*** ----> Yemen: UN envoy for extension of talks | THE DAILY TRIBUNE | KINGDOM OF BAHRAIN

Yemen: UN envoy for extension of talks

Kuwait CityThe UN’s envoy yesterday asked Yemen’s warring parties to pursue peace negotiations in Kuwait for another week after the government said it was quitting the UN-brokered talks.

Ismail Ould Cheikh Ahmed’s appeal appears to be a last-ditch attempt to rescue the four-month negotiations in Kuwait City, which are on the verge of collapse.

“I met today with both delegations (and) suggested a one-week extension to the talks,” Ould Cheikh Ahmed wrote on his Twitter account.

He said he also proposed a “framework for a solution to the crisis in Yemen” but did not elaborate

There was no immediate comment from the Yemeni government of from the Iran-backed Huthi rebels.
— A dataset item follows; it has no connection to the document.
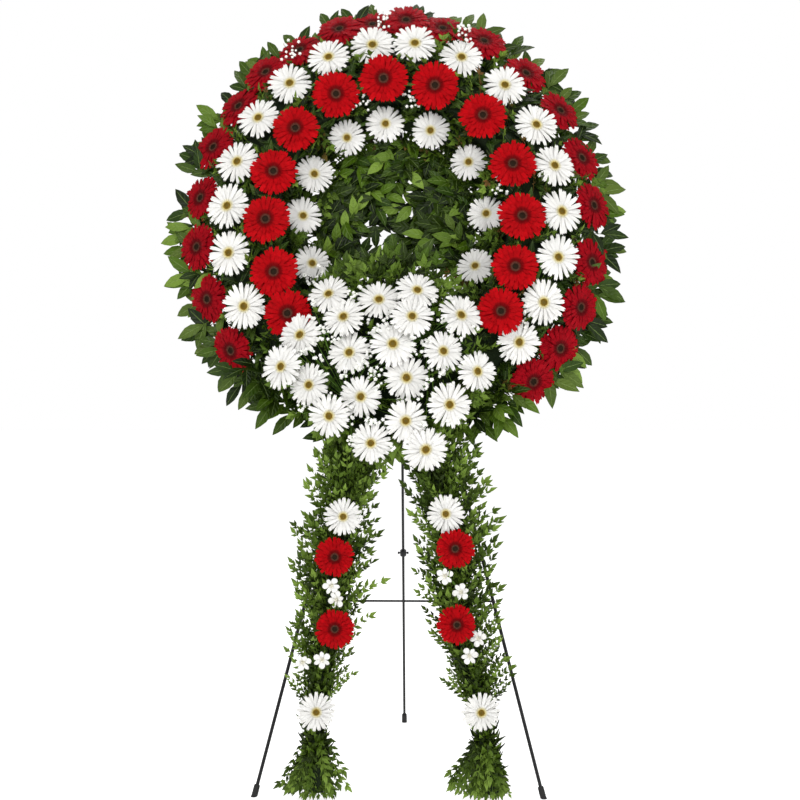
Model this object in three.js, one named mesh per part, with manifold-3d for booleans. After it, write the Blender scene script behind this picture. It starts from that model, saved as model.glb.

A source close to the government said however that the team was studying the proposal.

Yemen’s government delegation to the talks hosted by Kuwait had said it was planning on leaving the Gulf emirate later Saturday after the rebels and their allies announced a council to run the country.

“There can be no more talks after the new coup,” delegation spokesman Mohammad al-Emrani said on Friday.

The Huthi rebels and the General People’s Congress of former President Ali Abdullah Saleh on Thursday jointly announced setting a 10-member “supreme political council”. The job of the council will be to “manage state affairs politically, militarily, economically, administratively, socially and in security”, a statement said.

The six-nation Gulf Cooperation Council and the ambassadors of the 18 nations backing peace in Yemen have also called for a resumption of peace talks in separate statements.

They also condemned the formation of the 10-member Council. Indirect negotiations held in Kuwait since April have failed to make headway. Most of the discussions focused on the type of the government to run Yemen during a transition period. More than 6,400 people have been killed in Yemen since a Saudi-led coalition intervened in support of the government of Yemen President Abedrabbo Mansour Hadi.

Another 2.8 million people have been displaced and more than 80 percent of the population urgently needs humanitarian aid, according to UN figures.

Meanwhile, a police officer was killed yesterday in Aden when a bomb planted in his car in Yemen second city Aden blew up, a security official said.